What Laws Say About It

In countries like the US, privacy laws are still playing catch-up with the pace of technology. The GDPR in Europe and the CCPA in California offer stronger protections, requiring companies to disclose data collection practices and allow users to opt out.

However, enforcement is uneven, and many companies operate in a gray area. The lack of global privacy standards makes it harder for users to fully understand or control how their data is used.

That means much of the responsibility still falls on individuals to protect their own digital lives.

Final Thoughts

So, is your smartphone secretly listening to you? According to experts, not in the way most people fear. It’s unlikely that your phone is recording your conversations just to serve ads. But that doesn’t mean your privacy is intact.

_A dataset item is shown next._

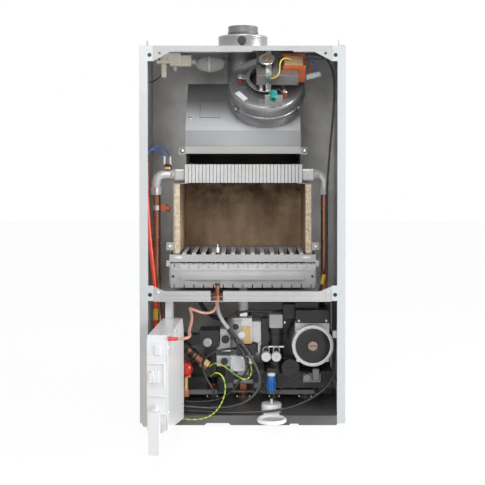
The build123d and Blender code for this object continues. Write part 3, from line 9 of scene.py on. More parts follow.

What’s happening instead is a massive ecosystem of data tracking and behavioral profiling, much of it invisible to the average user. The combination of microphone access, GPS, social graphs, and AI allows advertisers to make incredibly accurate predictions—no eavesdropping required.

Still, the feeling that you’re being watched isn’t entirely wrong. It’s just more complicated—and in some ways, more alarming—than a hidden microphone.

The best defense is awareness. Understand what your phone is capable of, what permissions you’ve granted, and what data you’re handing over. The more informed you are, the better chance you have of staying one step ahead in the digital age.